According to Matthias Kuntzel, a Hamburg-based political scientist and freelance journalist who follows Iranian-German relations, the GICC works closely with Iran’s Saderat Bank. In September 2006, the Treasury Department announced that this bank would no longer have access to the U.S. financial system because the Iranian government had been using it to facilitate the transfer of hundreds of millions of dollars per year to terrorist groups including Hezbollah, Hamas and Palestinian Islamic Jihad.
Another panel, titled “Financing Iranian business deals,” included a presentation by Sabine Hummerich, who was listed as the representative of Bank Melli — Iran’s largest bank, and one which is fully owned by the Iranian government.
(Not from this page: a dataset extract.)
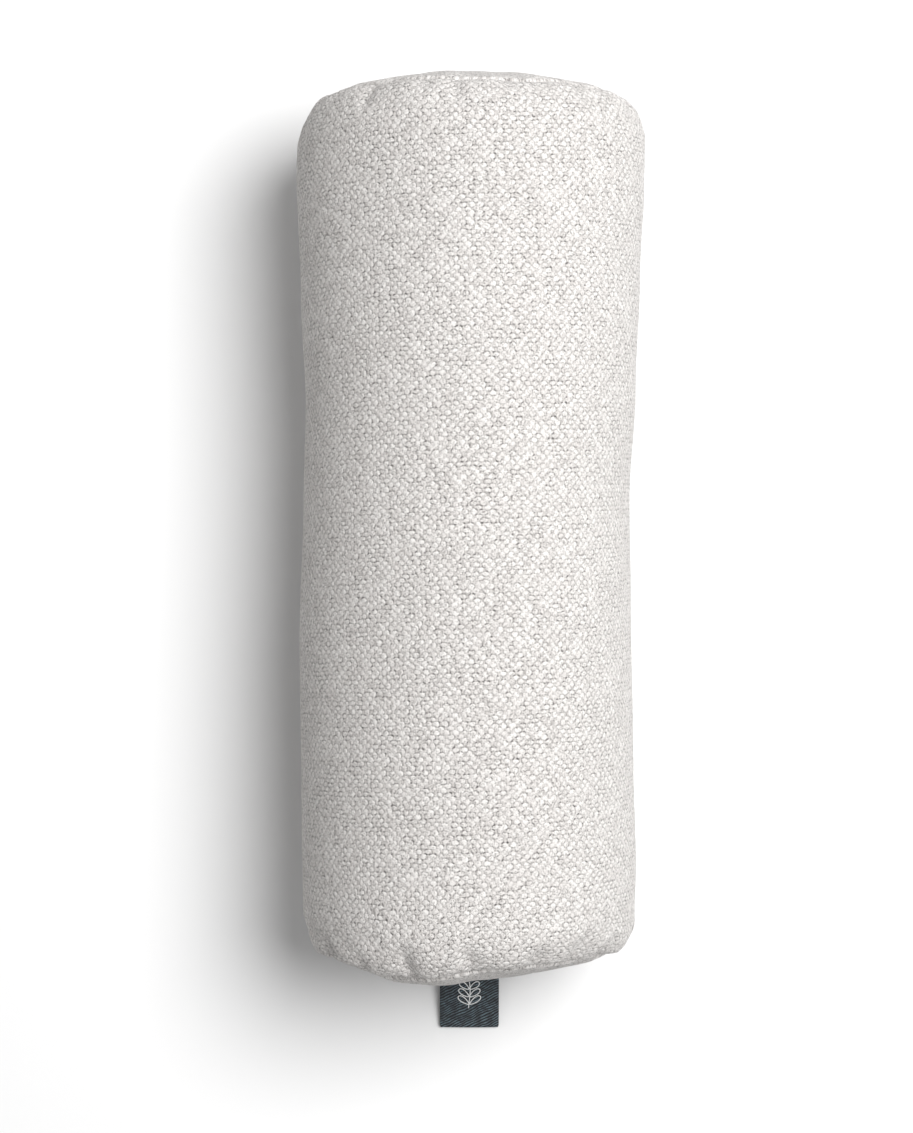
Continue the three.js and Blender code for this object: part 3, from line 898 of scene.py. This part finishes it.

The bank boasts that its German subsidiary in Hamburg increased its net income by 33 percent during 2007-08. On Sept. 25, 2007, the State Department announced regulations barring American companies and individuals from doing business with Bank Melli because of its role in providing banking services “to entities involved in Iran’s nuclear and ballistic missile programs.” It also said, “Through its role as a financial conduit, Bank Melli has facilitated numerous purchases of sensitive materials for Iran’s nuclear and ballistic missile programs.”
Between 2002 and 2006, Bank Melli was used to send at least $100 million to the Qods Force, which conducts special operations for Iran’s Islamic Revolutionary Guard Corps (IRGC). As the State Department noted in announcing sanctions against Bank Melli: “The IRGC is one of the primary regime organizations tied to developing and testing the Shahab-3. … The IRGC has been outspoken about its willingness to proliferate missiles capable of carrying WMD.” Since that time, U.S. military forces in Iraq have captured numerous members of the IRGC and the Qods Force — suspects who crossed the border to kill and maim Iraqis and American soldiers.
Meanwhile, a palpable WMD fatigue has overcome Washington. The lack of compelling weapons finds in Iraq seems to have blinded the policy community to the growing evidence of an ongoing weapons program in Iran. Some policy makers secretly hope that Israel will find a way to solve the problem militarily, or at least kick it further down the road. Others envision a “grand bargain” that will convince Tehran to trade away the nuclear option in return for vaguely defined benefits of American goodwill. Still others suggest that the entire counter-proliferation enterprise is dead, and that the U.S. should erect a diplomatic structure to contain an inevitably nuclear Iran. There are several drawbacks to this approach. Primarily, there is the notion that a nuclear-armed Iran would not alter the strategic equation because Tehran would be deterred the same way Moscow was. Iran is not seeking a nuclear capability in order to be deterred; it is seeking it to deter us. Once assured that the United States will no longer be able to threaten the survival of the Islamic revolution, Iran will feel more confident in seeking other means to expand its sphere of influence - just as the Soviet Union did.
Yet there is no noticeable urgency on the part of the current U.S. administration to confront this issue with the seriousness it deserves. Iran is not behaving like a power that is cowed by the prospect of international economic sanctions or military intervention; it doesn’t believe the former would be effective, or that the latter is possible. Iran is certain it can move forward on both the nuclear and missile fronts with impunity.
A nuclear-capable Iran armed with ICBMs could be only months away. Meanwhile Washington drifts, awaiting more compelling news to shake it from its lethargy.